The first part is easy: Setting the high address line bits selects which of eight 64K pages the CPU is mapping to for that byte/area. (Whether it's a "byte" or an "area" depends on the resolution you're using for the mapper.) The next part is confusing, so let's use a hypothetical example based on the following: You've installed this in a PET, you want to run BASIC 4.0 leaving an 8K area open in the form of two empty 4K ROM slots, &9000 and &A000, and you want to access as much RAM as possible inside that 8K area, leaving the ROMs and lower RAM spaces alone. So let's imagine how this will work.
For normal operation in booting up the PET we'll set up the mapper so everywhere in memory, IE, the ROM images and system RAM, is either coming from physical 64K page 0 or from the hardware RAM/ROM on the PET motherboard itself. So all the memory-mapping related bits are set to output "0" (And buffer/write protect bits are set appropriately as well). We also set it up so we have 8K of R/W RAM in &9000 and &A000. But... 8K isn't enough. Okay, easy enough, we'll bank switch it with the physical page bits. We got 8K worth of RAM when we had the "direct address" line bits set 000, if we want a different 8K all we need to do is set those bits to 001, 010, etc. That gives us 64K possible. But we want MOAR!

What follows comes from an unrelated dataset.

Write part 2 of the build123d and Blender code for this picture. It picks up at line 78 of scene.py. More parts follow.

So... first off, we switch those areas to the second bank, physical address page bits to 001, to make sure we don't trod on anything vital in the zero page. Then we start playing with the three masking bits.
In binary the addresses for the start of each of our "EMS" slots is this:
1001.0000.0000.0000
1010.0000.0000.0000
Throw away everything but the first nibble (that's all tied straight through), leaving us with:
1001
1010
The last bit is also sourced directly from the CPU bus, so we can't change it, But we can mask all the others. Remember with the XOR gate we can negate anything that's set on the top three bits of the address bus. Which means, essentially, for a given address supplied by the CPU by setting or negating top three address lines you multiply the amount of memory you can reach with that address by eight. If you can supply a 4K window you can have 32K. *AND*, remember of course, you have eight pages, meaning in total you could access 256Kbytes of RAM within the address space occupied by a single ROM chip. And of course an 8K window lets you hit the entirety of a 64K physical page... and you have eight pages, giving you a grand total of 512K.

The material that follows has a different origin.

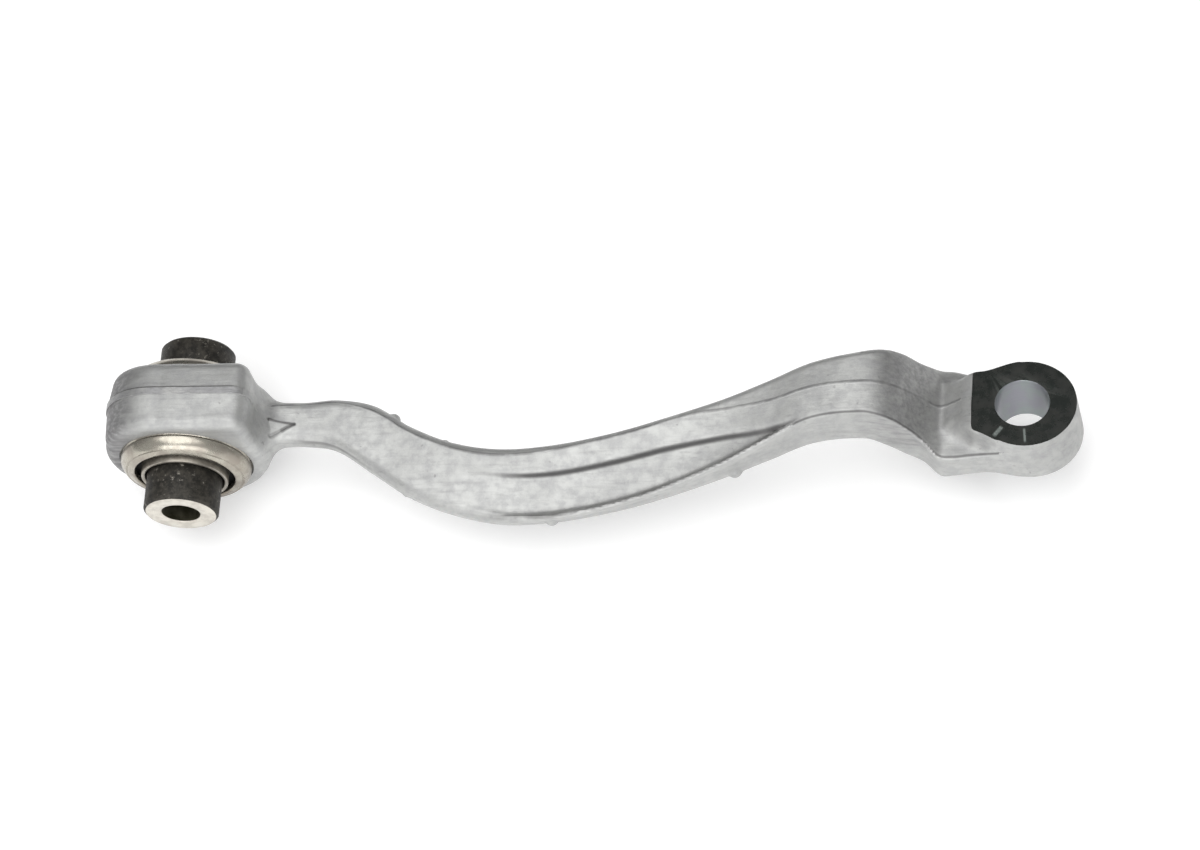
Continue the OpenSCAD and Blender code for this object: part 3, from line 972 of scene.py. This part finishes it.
# ------------ the bush
SLEEVE_BOX = {
    name: [[c / MM for c in corner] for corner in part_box(name)]
    for name in ("outer_sleeve", "middle_sleeve", "inner_sleeve")}
OUTER_WALL, MIDDLE_WALL, CORE_WAIST = 2.4, 1.4, 11.3
# The rubber stops this far short of the sleeves that it is bonded to
BOND_GAP = 0.03


def sleeve_size(name):
    """Outside radius and half the length of a sleeve, from the frame."""
    low, high = SLEEVE_BOX[name]
    return high[0], (high[1] - low[1]) / 2


def mirrored(half):
    """A whole ring's outline from its upper half, given from the outer side round to the bore."""
    return [*half, *((r, -y) for r, y in reversed(half) if y > 0)]


def ring_piece(name, half, body, materials, replaced, segments=224, angle=30):
    """A lathed ring from the upper half of its outline, riding on its body if it has one."""
    obj = lathe(name, mirrored(half), segments)
    for material in materials:
        obj.data.materials.append(material)
    sharpen(obj.data, angle)
    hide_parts(replaced)
    if body:
        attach(obj, body)
    return obj


def outer_sleeve():
    """The housing's sleeve, with both ends rolled in over the rubber."""
    radius, half = sleeve_size("outer_sleeve")
    lip_r, lip_round, neck, roll = 18.35, 0.75, 12.6, 5.4
    cx, cy = radius - roll - 0.05, half - roll - 0.02
    rolled = arc_points(cx, cy, roll, 0, 56, 12)
    side = [
        (radius, 0), (radius, neck), (radius - 0.55, neck + 0.7), (radius - 0.5, cy - 0.5),
        (radius - 0.12, cy - 0.1), *rolled]
    step_r, step_y = rolled[-1]
    band = [
        (step_r - 0.12, step_y - 0.10), (step_r - 0.42, step_y - 0.12),
        (step_r - 0.60, step_y + 0.14), (19.7, half - 0.14)]
    mouth = [
        *arc_points(lip_r + lip_round, half - lip_round, lip_round, 90, 180, 5),
        (lip_r, half - 2.0)]
    under = [
        (lip_r + 0.5, half - 2.6), (lip_r + 2.2, half - 3.3), (radius - OUTER_WALL, half - 4.0),
        (radius - OUTER_WALL, 0.0)]
    sleeve = ring_piece(
        "rolled_outer_sleeve", side + band + mouth + under, "link",
        [outer_steel_material()], "outer_sleeve")
    low, high = SLEEVE_BOX["outer_sleeve"]
    sleeve.data.transform(Matrix.Translation((0, (low[1] + high[1]) / 2 * MM, 0)))


def middle_sleeve():
    """The thin sleeve between the two layers of rubber, with eased edges."""
    radius, half = sleeve_size("middle_sleeve")
    inner = radius - MIDDLE_WALL
    outline = [
        (radius, 0), (radius, half - 0.5), (radius - 0.12, half - 0.15), (radius - 0.4, half),
        (inner + 0.4, half), (inner + 0.1, half - 0.15), (inner, half - 0.5), (inner, 0.0)]
    ring_piece(
        "drawn_middle_sleeve", outline, "bush_middle",
        [middle_steel_material()], "middle_sleeve")


def inner_sleeve():
    """The sleeve for the bolt: waisted under the rubber, with faced ends and a chamfered bore."""
    radius, half = sleeve_size("inner_sleeve")
    waist, shoulder, bore = CORE_WAIST, 15.0, MOUNTS["bolt_bore"]["dims"]["r_mm"]
    chamfer, bore_chamfer = 0.9, 0.4
    outline = [
        (waist, 0), (waist, shoulder), (waist + 0.9, shoulder + 1.5),
        (radius - 0.35, shoulder + 3.2), (radius, shoulder + 4.0),
        (radius, half - chamfer - 0.25), (radius - 0.12, half - chamfer),
        (radius - chamfer, half - 0.10), (radius - chamfer - 0.2, half),
        (bore + bore_chamfer + 0.15, half), (bore + bore_chamfer, half - 0.06),
        (bore, half - bore_chamfer), (bore, 0.0)]
    sleeve = ring_piece(
        "coated_inner_sleeve", outline, "bush_core",
        [coated_material(), faced_material(), bolt_bore_material()], "inner_sleeve")
    faced_from = half - 0.3
    for face in sleeve.data.polygons:
        x, y, z = (c / MM for c in face.center)
        if abs(y) > faced_from:
            face.material_index = 1
        elif math.hypot(x, z) < bore + bore_chamfer / 3:
            face.material_index = 2


def rubber_ring(name, inner, outer, half, hollow, replaced, material):
    """A lathed rubber ring, its ends hollowed between its outside and its bore."""
    steps, fullness = 12, 0.7
    ends = []
    for k in range(steps + 1):
        share = k / steps
        dip = hollow * math.sin(math.pi * share) ** fullness
        ends.append((outer + (inner - outer) * share, half - dip))
    ring = ring_piece(
        name, [(outer, 0), *ends, (inner, 0.0)], None, [material], replaced,
        segments=192, angle=60)
    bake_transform(ring)
    x, _, z = vectors(ring.data.vertices, "co").T / MM
    share = np.clip((outer - np.hypot(x, z)) / (outer - inner), 0, 1)


def make_bush():
    """The bush: three sleeves, and the two rings of rubber between them."""
    outer_sleeve()
    middle_sleeve()
    inner_sleeve()
    rubber = rubber_material()
    sleeve_bore = sleeve_size("outer_sleeve")[0] - OUTER_WALL
    middle_r = sleeve_size("middle_sleeve")[0]
    rubber_ring(
        "outer_bush_rubber", middle_r + BOND_GAP, sleeve_bore - BOND_GAP, half=14.4, hollow=1.5,
        replaced="outer_rubber", material=rubber)
    rubber_ring(
        "inner_bush_rubber", CORE_WAIST + BOND_GAP, middle_r - MIDDLE_WALL - BOND_GAP,
        half=14.6, hollow=1.2,
        replaced="inner_rubber", material=rubber)


# ------------ stage
def make_floor():
    """A wide pale floor, a little below the part's lowest point."""
    reach, drop, steps = 4.0, 0.0004, 8
    ticks = [(i / steps - 0.5) * 2 * reach / MM for i in range(steps + 1)]
    points = [(x, y, (cad_box[0][2] - drop) / MM) for x in ticks for y in ticks]
    corners = [i * (steps + 1) + j for i in range(steps) for j in range(steps)]
    faces = [(a, a + steps + 1, a + steps + 2, a + 1) for a in corners]
    floor = mesh_object("floor", points, faces)
    floor.data.materials.append(Graph("pale_floor").set(
        Base_Color=(0.86, 0.86, 0.86, 1), Roughness=0.9, Emission_Color=(1, 1, 1, 1),
        Emission_Strength=0.22))


def area_light(name, place, aim, size, power):
    """A soft rectangular light that faces a point, in metres and watts."""
    data = bpy.data.lights.new(name, "AREA")
    data.shape = "RECTANGLE"
    data.size, data.size_y = size
    data.energy = power
    light = bpy.data.objects.new(name, data)
    bpy.context.scene.collection.objects.link(light)
    light.location = place
    light.rotation_euler = (Vector(place) - Vector(aim)).to_track_quat("Z", "Y").to_euler()


def make_lights():
    """A wide soft box above the part, a lower one in front of it, and a sky that darkens
    behind it."""
    aim = (LINK_LENGTH / 2 * MM, 0, 0)
    area_light("overhead", (0.0, -0.08, 1.9), aim, (2.4, 2.2), 35)
    area_light("front", (0.1, -1.7, 0.75), aim, (2.0, 1.0), 18)
    world = bpy.data.worlds.new("studio")
    bpy.context.scene.world = world
    world.use_nodes = True
    tree = world.node_tree
    place = tree.nodes.new("ShaderNodeTexCoord").outputs["Generated"]
    along = tree.nodes.new("ShaderNodeVectorMath")
    along.operation = "DOT_PRODUCT"
    tree.links.new(place, along.inputs[0])
    along.inputs[1].default_value = Vector((0.0, -0.80, 0.55)).normalized()
    level = tree.nodes.new("ShaderNodeMapRange")
    level.interpolation_type = "SMOOTHSTEP"
    for key, value in {"From Min": -0.7, "From Max": 0.7, "To Min": 0.06, "To Max": 0.55}.items():
        level.inputs[key].default_value = value
    tree.links.new(along.outputs["Value"], level.inputs["Value"])
    sky = tree.nodes["Background"]
    tree.links.new(level.outputs[0], sky.inputs["Strength"])
    sky.inputs["Color"].default_value = (1, 1, 1, 1)


def make_camera():
    """The camera looks at the middle of the link, from above and in front of it."""
    back = Vector((0.165, -0.4285, 0.8875)).normalized()
    up = Vector((0.015, 0.901, 0.432))
    right = up.cross(back).normalized()
    up = back.cross(right)
    distance, across, above = 1.4479, 0.0001, 0.0004
    aim = Vector((LINK_LENGTH / 2 * MM + across, 0, 0)) + up * above
    data = bpy.data.cameras.new("camera")
    data.lens = 120
    data.sensor_width = 36
    data.clip_start, data.clip_end = 0.05, 30
    camera = bpy.data.objects.new("camera", data)
    bpy.context.scene.collection.objects.link(camera)
    turn = Matrix((right, up, back)).transposed().to_4x4()
    camera.matrix_world = Matrix.Translation(aim + back * distance) @ turn
    bpy.context.scene.camera = camera


# ------------ make the scene
make_camera()
link = make_forging()
forging_marks(link.data)
link.data.materials.clear()
for finish in (forged_material(), milled_material(), bored_material(), sheared_material()):
    link.data.materials.append(finish)
sharpen(link.data, 32)
forging_faces(link.data)
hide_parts("arm")
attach(link, "link")
make_bush()
make_floor()
make_lights()
bpy.context.scene.view_settings.view_transform = "Standard"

(It might be better in practice, however, to limit the maximum "EMS" memory in this scheme is 448K, saving the zero physical page for things you don't want touched in strange ways. If the MCU were setting the mapping bits rather than the 6502 writing bytes to the mapping RAM itself you could in theory even implement "memory protection" on the MCU by having it sanity check mapping requests. Actually, even better, if the MCU were accepting remap messages from the 6502 you could phrase them in a high-level manner. IE, instead of having to have the user calculate the raw mapping bit masks needed to access all the expanded RAM you could have the MCU handle the calculations and just number the pages arbitrarily, leaving it to the PET programmer to just say "I want page X of Y mapped to window Z, thank you".)
The still confusing part to remember is that by setting the appropriate mask bits within a 64K window the &9000 page will be able to access *every other 4K window of addresses*, while the &A000 page can access the opposite set of addresses, meaning the one thing you can't do is write to a page of memory mapped to the &9000 window and then read it back from the &A000 window. They're two separate address spaces. (The &9000 page will with the appropriate masking be able to hit &1000, &3000, etc, because A12 is "stuck on", while &A000 can reach &0000, &2000, etc. If we could do an 8K linear window *on an 8K boundary* then some of the confusion goes away. The problem with the &9000+&A000 example is it essentially induces an address line flip. Which can certainly be worked around, but should be called out.) The one thing you can't do is directly copy memory from one page (either direct or masked) in memory to the same location in another page within in the same window. To do that completely without compromise you'd have to be willing to allocate a total of 16K to remap windows. Which might be doable (There's nothing to say you couldn't borrow another 8K window somewhere as long as you took the proper precautions.)
Anyway, I guess I wasn't kidding when I said "segment arithmetic". This is almost weird enough to qualify as something out of an x86 programming manual. But it's lotsa RAM with almost no hardware! ;^b
(Of course, this was "back of the napkin" thinking, so I could of gotten something wrong. My boolean algebra's a little rusty.)